### Available data

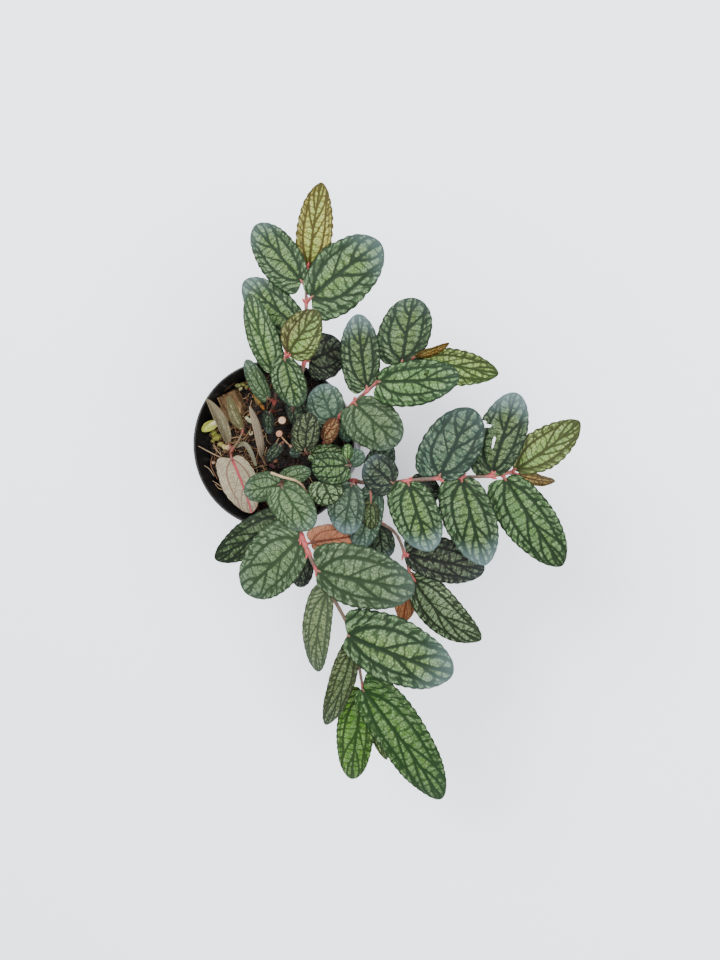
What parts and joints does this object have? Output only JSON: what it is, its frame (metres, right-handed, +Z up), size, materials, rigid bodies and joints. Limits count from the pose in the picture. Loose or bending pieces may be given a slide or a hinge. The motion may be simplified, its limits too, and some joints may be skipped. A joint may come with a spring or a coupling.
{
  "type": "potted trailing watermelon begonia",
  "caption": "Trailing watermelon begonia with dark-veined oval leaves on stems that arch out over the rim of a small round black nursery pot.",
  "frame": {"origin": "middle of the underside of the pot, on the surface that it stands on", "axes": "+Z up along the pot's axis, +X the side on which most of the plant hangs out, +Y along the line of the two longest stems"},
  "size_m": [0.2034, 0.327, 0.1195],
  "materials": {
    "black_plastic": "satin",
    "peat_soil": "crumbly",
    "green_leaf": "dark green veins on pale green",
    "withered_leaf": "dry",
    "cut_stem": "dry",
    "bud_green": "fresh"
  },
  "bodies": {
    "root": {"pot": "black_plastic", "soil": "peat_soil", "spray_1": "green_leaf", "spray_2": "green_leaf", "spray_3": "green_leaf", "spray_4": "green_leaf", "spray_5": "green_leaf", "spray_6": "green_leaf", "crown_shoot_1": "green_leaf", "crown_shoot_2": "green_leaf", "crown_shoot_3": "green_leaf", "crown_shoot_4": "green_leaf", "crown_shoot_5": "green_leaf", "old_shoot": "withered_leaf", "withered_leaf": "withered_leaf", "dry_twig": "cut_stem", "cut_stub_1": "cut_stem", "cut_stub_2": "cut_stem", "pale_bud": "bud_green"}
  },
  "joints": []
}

######

Check each line of the data above for the word "bodies" and say how many lines have it. Give the number alone.

Result for this exercise: 2